When the Phoenix Suns traded for Chris Paul, it made sense for the Suns — when you have the chance to add one of the greatest point guards ever, you do it. Though looking at it through Chris Paul’s eyes, the motivation was less immediately clear. He was already 35 years old and if he was going to complete his Hall of Fame career with a championship, wouldn’t it have made more sense for him to join a team that looked more primed to win a title in the next year or two rather than one that had not even made the postseason in a decade? That concern, though, neglected the fact that Chris Paul, by himself, has the ability to take any team and elevate them far beyond their ostensible capabilities, maximizing every bit of talent surrounding him. Making space and time subject to his will, he chips away at opponents and empowers his teammates by manipulating the game in a way few ever have.

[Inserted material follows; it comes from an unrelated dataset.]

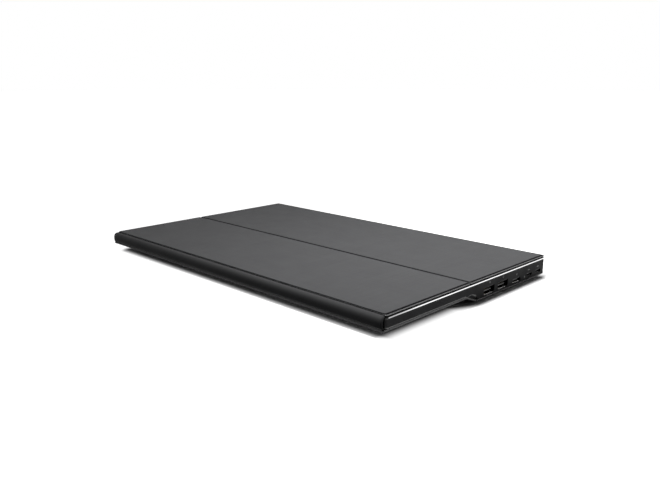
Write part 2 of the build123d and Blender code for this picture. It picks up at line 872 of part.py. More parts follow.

If Chris Paul and the Suns do win the championship this year, it will not make his previous achievements any more impressive. The past iterations of Paul do not retroactively become better because of what he achieves years later; he was already one of the greatest point guards ever. A title would only be the capstone of an already brilliant legacy. Chris Paul does not need to win a championship this summer to become a better player than all-time greats like Isiah Thomas, Jason Kidd, or John Stockton: he already is.